Within days after returning to Charlotte, he found himself standing before a packed room in Duke Energy’s fortresslike headquarters. The 300-capacity auditorium overflowed, and 500 employees milled in the lobby and packed anterooms to watch on closed-circuit television. Similar meetings were held in Houston, Denver and elsewhere. Employees unloaded. Anderson listened. What he heard here and in meetings with about 50 senior executives such as Rich Osborne, group vice president for public policy, was sobering. Osborne and others told him that North Carolina’s largest utility was flirting with financial disaster, with debt equaling nearly 60% of capital.

“The company was overextended,” Anderson says. “Its debt had been downgraded, stock analysts were predicting its dividend was going to be cut, and every analyst had us on hold or sell — no buys.” He started cutting debt, trimming it to 51% — a $4.6 billion reduction. He began rebuilding morale. “Management had become paralyzed. When the world falls apart, anywhere you go you get hit. Sooner or later, you just stop because you don’t want to get hit any more. Their hearts were in the right place, but they were just in the middle of this storm, and we needed someone to get things off dead center.”

Part of the malaise was Duke’s fault.

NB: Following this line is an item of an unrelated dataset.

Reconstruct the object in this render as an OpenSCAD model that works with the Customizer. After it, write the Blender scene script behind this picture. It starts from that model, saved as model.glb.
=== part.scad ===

Under Priory, it had plunged into California’s deregulated market, only to be sucked into scandal in 2001 when rolling blackouts and shortages swept the state and regulators and prosecutors accused Duke, Enron and other companies of manipulating the power market to force up prices. Duke was exonerated, but the aftertaste was bitter.

As for energy trading, Duke Energy North America provided $1.49 billion, 31% of earnings before interest and taxes in 2001. In 2002, Duke had nobody to trade with. “We’d invested billions in merchant generating and trading and gotten pretty far removed from assets,” Anderson says. “Everything had hit the wall. Even the liquidity of the company had become a question. We bet on trading, but you have to have trading partners. The Enrons, Williamses, El Pasos were all in bankruptcy or had liquidity crises of their own.”

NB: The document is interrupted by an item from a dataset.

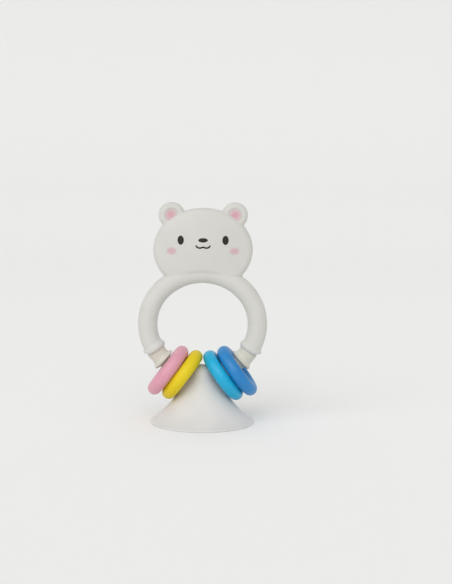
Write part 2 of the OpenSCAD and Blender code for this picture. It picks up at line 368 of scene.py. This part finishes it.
def moulded(name, colour, shade, roughness, depth, scatter, specular, crease_shade=0.93, fade=None,
            glow=0.25):
    """Moulded silicone or plastic: clouded colour, uneven sheen, fine skin.

    colour and shade are the two ends of the clouding, roughness a (low, high) pair,
    depth the height of the skin's texture and scatter how far light carries inside,
    both in metres. crease is the factor the colour is multiplied by in hollows: painted shade.
    fade is (centre, radii, inner, outer, rim colour) of a tint that runs out softly, and
    glow is the share of the light that scatters inside.
    """
    material = bpy.data.materials.new(name)
    material.use_nodes = True
    tree = material.node_tree
    link = tree.links.new
    shader = tree.nodes["Principled BSDF"]
    place = node(tree, "ShaderNodeTexCoord").outputs["Object"]

    cloud = node(tree, "ShaderNodeTexNoise", Scale=55.0, Detail=3.0, Roughness=0.55)
    link(place, cloud.inputs["Vector"])
    tint = node(tree, "ShaderNodeMix", data_type="RGBA")
    tint.inputs[6].default_value = (*shade, 1)
    tint.inputs[7].default_value = (*colour, 1)
    spread = node(tree, "ShaderNodeMapRange", **{"From Min": 0.32, "From Max": 0.68})
    link(cloud.outputs["Fac"], spread.inputs["Value"])
    link(spread.outputs["Result"], tint.inputs[0])

    # Painted shade: the colour darkens in hollows and folds, found by the mesh's pointiness.
    hollow = node(tree, "ShaderNodeMapRange",
                  **{"From Min": 0.44, "From Max": 0.5, "To Min": crease_shade, "To Max": 1.0})
    link(node(tree, "ShaderNodeNewGeometry").outputs["Pointiness"], hollow.inputs["Value"])
    painted_crease_shade = node(tree, "ShaderNodeVectorMath", operation="SCALE")
    tinted = faded(tree, place, tint.outputs[2], fade) if fade else tint.outputs[2]
    link(tinted, painted_crease_shade.inputs[0])
    link(hollow.outputs["Result"], painted_crease_shade.inputs["Scale"])
    link(painted_crease_shade.outputs["Vector"], shader.inputs["Base Color"])

    handled = node(tree, "ShaderNodeTexNoise", Scale=130.0, Detail=4.0, Roughness=0.6)
    link(place, handled.inputs["Vector"])
    gloss = node(tree, "ShaderNodeMapRange", **{"From Min": 0.3, "From Max": 0.7,
                 "To Min": roughness[0], "To Max": roughness[1]})
    link(handled.outputs["Fac"], gloss.inputs["Value"])
    link(gloss.outputs["Result"], shader.inputs["Roughness"])

    skin = node(tree, "ShaderNodeTexNoise", Scale=1800.0, Detail=3.0, Roughness=0.6)
    link(place, skin.inputs["Vector"])
    ripple = node(tree, "ShaderNodeTexNoise", Scale=160.0, Detail=1.0)
    link(place, ripple.inputs["Vector"])
    fine = node(tree, "ShaderNodeBump", Strength=1.0, Distance=depth)
    link(skin.outputs["Fac"], fine.inputs["Height"])
    broad = node(tree, "ShaderNodeBump", Strength=1.0, Distance=4 * depth)
    link(ripple.outputs["Fac"], broad.inputs["Height"])
    link(fine.outputs["Normal"], broad.inputs["Normal"])
    link(broad.outputs["Normal"], shader.inputs["Normal"])

    shader.inputs["Specular IOR Level"].default_value = specular
    shader.inputs["Subsurface Weight"].default_value = glow if scatter else 0.0
    shader.inputs["Subsurface Radius"].default_value = (1.0, 0.93, 0.88)
    shader.inputs["Subsurface Scale"].default_value = scatter
    return material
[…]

The final blow to deregulation may have come in August 2003. An overloaded Ohio generating plant owned by FirstEnergy Corp. shut down, setting off a chain-reaction blackout that raced through the Midwest and Northeast and into Canada, causing $6 billion in economic losses. “That was pretty much the end of it,” McComas, the legislator, says. “It looked like areas that hadn’t deregulated fared a lot better.”

Soon Anderson was selling off pieces — domestic merchant plants intended to generate electricity to sell on the open market and other weak-performing assets that had been billed as its stars as recently as 2001. “We asked ourselves, basically, what are we? We are an American energy company. So we said, ‘Gee, if that’s the case, what were we doing with all these operations in Europe, in France, Germany, Asia?’ It takes a very different kind of company to be a global company versus one that’s in only five time zones.” Anderson and Duke Energy reset their watches.

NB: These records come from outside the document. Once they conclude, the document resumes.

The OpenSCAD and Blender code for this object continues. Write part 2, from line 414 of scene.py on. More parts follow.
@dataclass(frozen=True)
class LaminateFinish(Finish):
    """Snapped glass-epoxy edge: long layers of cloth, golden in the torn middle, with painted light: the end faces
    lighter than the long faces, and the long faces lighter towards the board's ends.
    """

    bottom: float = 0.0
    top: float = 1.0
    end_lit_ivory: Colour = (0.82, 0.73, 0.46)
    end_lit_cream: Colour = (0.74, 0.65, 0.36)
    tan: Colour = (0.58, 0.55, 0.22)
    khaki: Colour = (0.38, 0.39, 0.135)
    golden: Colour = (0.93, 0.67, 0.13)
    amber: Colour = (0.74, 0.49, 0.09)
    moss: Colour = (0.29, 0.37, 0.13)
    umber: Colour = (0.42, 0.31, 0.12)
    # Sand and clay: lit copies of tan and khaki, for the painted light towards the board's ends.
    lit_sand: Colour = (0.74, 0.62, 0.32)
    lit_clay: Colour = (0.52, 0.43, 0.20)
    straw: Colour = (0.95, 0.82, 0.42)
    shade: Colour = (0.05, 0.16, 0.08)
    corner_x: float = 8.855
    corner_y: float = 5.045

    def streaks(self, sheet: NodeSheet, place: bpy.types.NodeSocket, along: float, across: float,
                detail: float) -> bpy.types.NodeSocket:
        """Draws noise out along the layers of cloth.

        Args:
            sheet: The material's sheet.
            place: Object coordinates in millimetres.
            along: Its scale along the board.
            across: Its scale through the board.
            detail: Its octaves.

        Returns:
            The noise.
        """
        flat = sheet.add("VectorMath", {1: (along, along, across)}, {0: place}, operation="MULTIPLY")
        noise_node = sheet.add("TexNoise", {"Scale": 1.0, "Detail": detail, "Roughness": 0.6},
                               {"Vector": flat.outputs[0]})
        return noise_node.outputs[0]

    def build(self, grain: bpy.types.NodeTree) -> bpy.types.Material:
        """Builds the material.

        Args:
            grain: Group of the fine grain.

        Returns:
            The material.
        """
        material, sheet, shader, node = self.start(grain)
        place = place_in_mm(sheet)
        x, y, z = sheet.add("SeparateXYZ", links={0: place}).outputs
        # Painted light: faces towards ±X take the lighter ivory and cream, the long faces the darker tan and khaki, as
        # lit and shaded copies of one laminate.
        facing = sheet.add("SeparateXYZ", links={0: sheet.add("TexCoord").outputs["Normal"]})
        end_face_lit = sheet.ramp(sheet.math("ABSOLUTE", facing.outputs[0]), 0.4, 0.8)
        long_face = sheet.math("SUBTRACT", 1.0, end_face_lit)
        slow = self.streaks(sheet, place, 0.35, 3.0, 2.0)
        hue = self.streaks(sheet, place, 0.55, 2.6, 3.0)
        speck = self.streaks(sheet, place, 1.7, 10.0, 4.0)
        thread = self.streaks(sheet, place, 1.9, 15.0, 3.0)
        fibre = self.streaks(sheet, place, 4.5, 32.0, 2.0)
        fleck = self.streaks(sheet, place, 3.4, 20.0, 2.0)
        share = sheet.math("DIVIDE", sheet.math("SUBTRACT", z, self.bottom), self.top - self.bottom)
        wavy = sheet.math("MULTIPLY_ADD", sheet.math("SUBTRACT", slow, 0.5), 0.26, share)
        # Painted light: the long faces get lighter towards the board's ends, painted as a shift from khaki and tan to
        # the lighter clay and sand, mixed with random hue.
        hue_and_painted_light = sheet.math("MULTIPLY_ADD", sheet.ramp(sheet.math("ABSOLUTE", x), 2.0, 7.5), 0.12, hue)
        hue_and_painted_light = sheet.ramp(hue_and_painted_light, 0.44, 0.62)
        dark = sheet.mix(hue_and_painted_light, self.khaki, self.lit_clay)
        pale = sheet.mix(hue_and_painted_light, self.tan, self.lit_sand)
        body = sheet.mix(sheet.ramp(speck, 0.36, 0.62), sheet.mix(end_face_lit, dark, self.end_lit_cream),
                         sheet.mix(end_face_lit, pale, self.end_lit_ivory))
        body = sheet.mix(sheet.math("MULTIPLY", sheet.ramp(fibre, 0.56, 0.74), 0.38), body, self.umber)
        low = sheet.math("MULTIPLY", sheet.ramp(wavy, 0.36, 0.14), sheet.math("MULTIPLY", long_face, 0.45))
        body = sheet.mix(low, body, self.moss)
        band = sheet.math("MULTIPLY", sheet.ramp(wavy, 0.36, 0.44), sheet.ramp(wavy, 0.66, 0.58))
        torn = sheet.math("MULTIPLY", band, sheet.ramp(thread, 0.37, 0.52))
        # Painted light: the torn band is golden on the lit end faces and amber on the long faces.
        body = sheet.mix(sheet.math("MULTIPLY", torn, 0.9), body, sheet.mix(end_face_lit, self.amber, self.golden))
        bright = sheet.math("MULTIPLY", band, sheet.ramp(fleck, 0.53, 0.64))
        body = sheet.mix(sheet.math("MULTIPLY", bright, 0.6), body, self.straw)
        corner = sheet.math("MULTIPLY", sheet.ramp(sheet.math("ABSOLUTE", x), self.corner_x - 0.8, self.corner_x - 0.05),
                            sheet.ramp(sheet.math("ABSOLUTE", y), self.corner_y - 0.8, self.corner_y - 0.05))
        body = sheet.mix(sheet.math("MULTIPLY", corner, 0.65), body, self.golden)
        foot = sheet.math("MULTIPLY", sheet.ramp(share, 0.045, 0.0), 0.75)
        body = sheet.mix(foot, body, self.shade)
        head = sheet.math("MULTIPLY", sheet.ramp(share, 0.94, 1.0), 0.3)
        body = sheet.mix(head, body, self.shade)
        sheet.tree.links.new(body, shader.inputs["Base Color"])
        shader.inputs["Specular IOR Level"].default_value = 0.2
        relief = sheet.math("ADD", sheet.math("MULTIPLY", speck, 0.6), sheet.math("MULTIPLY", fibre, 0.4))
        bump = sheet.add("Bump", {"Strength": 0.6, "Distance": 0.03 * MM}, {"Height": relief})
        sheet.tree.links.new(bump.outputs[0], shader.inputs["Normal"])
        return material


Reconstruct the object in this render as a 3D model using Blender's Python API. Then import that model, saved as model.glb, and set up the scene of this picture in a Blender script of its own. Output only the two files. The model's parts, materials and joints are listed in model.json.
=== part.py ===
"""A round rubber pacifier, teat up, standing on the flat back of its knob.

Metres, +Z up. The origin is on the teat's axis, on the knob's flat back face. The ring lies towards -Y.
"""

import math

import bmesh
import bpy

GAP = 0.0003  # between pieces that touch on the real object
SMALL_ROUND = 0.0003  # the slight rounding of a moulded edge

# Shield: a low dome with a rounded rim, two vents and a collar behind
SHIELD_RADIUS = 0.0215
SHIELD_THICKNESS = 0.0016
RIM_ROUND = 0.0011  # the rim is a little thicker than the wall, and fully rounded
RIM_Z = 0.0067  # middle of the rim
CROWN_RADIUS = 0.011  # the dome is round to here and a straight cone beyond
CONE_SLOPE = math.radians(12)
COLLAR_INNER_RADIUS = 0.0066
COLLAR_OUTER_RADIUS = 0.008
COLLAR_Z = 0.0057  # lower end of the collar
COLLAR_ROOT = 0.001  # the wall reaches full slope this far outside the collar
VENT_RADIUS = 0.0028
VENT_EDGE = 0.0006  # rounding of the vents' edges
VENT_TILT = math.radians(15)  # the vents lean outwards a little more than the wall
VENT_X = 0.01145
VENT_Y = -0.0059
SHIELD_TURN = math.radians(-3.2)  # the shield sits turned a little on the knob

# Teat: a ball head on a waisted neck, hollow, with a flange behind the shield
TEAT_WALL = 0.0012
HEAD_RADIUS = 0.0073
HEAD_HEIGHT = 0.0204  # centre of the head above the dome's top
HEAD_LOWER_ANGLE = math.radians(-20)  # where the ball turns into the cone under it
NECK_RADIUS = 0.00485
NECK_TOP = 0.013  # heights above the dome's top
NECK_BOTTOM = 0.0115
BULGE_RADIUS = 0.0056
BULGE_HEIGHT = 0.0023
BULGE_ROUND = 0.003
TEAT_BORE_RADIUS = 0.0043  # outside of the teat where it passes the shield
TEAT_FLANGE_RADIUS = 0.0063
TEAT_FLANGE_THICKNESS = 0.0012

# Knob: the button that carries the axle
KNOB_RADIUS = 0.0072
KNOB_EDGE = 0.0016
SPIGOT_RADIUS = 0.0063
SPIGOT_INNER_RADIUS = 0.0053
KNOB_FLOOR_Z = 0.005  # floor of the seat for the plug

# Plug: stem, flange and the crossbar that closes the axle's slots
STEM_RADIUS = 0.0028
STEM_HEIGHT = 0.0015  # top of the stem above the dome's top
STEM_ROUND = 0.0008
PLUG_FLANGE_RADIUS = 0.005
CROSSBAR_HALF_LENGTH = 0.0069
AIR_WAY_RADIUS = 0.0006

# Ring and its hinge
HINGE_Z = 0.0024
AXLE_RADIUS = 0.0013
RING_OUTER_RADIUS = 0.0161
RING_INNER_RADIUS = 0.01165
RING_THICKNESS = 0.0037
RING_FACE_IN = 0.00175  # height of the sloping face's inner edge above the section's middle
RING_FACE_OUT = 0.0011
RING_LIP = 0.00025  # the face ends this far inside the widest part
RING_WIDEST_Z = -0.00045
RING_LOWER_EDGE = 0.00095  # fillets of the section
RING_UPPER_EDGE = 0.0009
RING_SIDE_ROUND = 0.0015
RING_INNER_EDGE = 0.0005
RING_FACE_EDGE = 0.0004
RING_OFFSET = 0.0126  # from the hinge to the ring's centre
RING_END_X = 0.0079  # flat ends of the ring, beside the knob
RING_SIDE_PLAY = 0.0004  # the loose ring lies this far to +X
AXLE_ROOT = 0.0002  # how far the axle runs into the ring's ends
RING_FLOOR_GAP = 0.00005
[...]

The smell of bratwurst from street vendors fills the lunch-hour air on South Tryon Street. Six blocks from Duke headquarters stands the 60-story Bank of America corporate tower. Almost 500 miles away in a new 30-story building in downtown Cincinnati is the headquarters of Cinergy. Anderson wants Duke to resemble the bank up the street, and getting the power company in Ohio is a big step in that direction.

He traces figures on a table with his finger. “The intent is to create a platform for the future. There’s going to be consolidation in the power industry, although probably not as much so with gas as we once anticipated. But if you look at what happened in banking, you went through a period when there was a lot of inefficiency.”

BofA, he says, grew to be the nation’s second-largest bank by being an acquirer in a consolidating industry, then eliminating inefficiencies. Merging with Cinergy will have similar results, cutting about 1,500 jobs — the combined work force will total nearly 30,000 — and creating a company with about 3.7 million electric customers and 1.7 million natural-gas users. Cinergy provides electricity to portions of Ohio — most of those sales are unregulated — but also to nearly two-thirds of Indiana and eight counties in Kentucky, where regulations are similar to North Carolina’s. About 80% of Duke’s revenue will come from regulated sales of gas and electricity.

It will also be poised to pounce. The U.S. utilities industry is still dominated by small players — about 100 investor-owned companies with market capitalizations of less than $3 billion, Anderson estimates. Experts predict the Duke-Cinergy merger will trigger a wave. Anderson’s plan relies little on organic growth — the natural expansion of population and industry — and a lot on acquisitions, wringing efficiencies from them.

Another little-noticed factor could accelerate consolidation. When Congress passed the Energy Policy Act of 2005, it repealed a law on the books since 1935 prohibiting nonutility holding companies from acquiring utilities and barring merger of noncontiguous utilities such as Duke and Cinergy without waivers from federal regulators.

Anderson does have doubters. “A lot of little companies are going to be taken over, but that doesn’t mean you’re going to make any money off of them,” Moore says. “And the repeal of the holding-company act means you’ll see some big companies being taken over.” He includes Duke Energy as a possible takeover target, along with Atlanta-based Southern Co., which provides electricity to Georgia, Alabama and parts of Florida and Mississippi. Robert Rubin, New York-based analyst with Deutsche Bank, cites studies that show size doesn’t enhance efficiency in utilities.

But for now, across the Catawba, steam rises from the Riverbend plant. Thousands of tons of coal form black mountains on its grounds. The new Duke Energy will adapt different sources of energy — gas, the atom, cleaner coal — to fuel its future. “I’d say the company went on an adventure, and now we’ve come back,” Anderson says. Back to broad-shouldered, hardworking energy.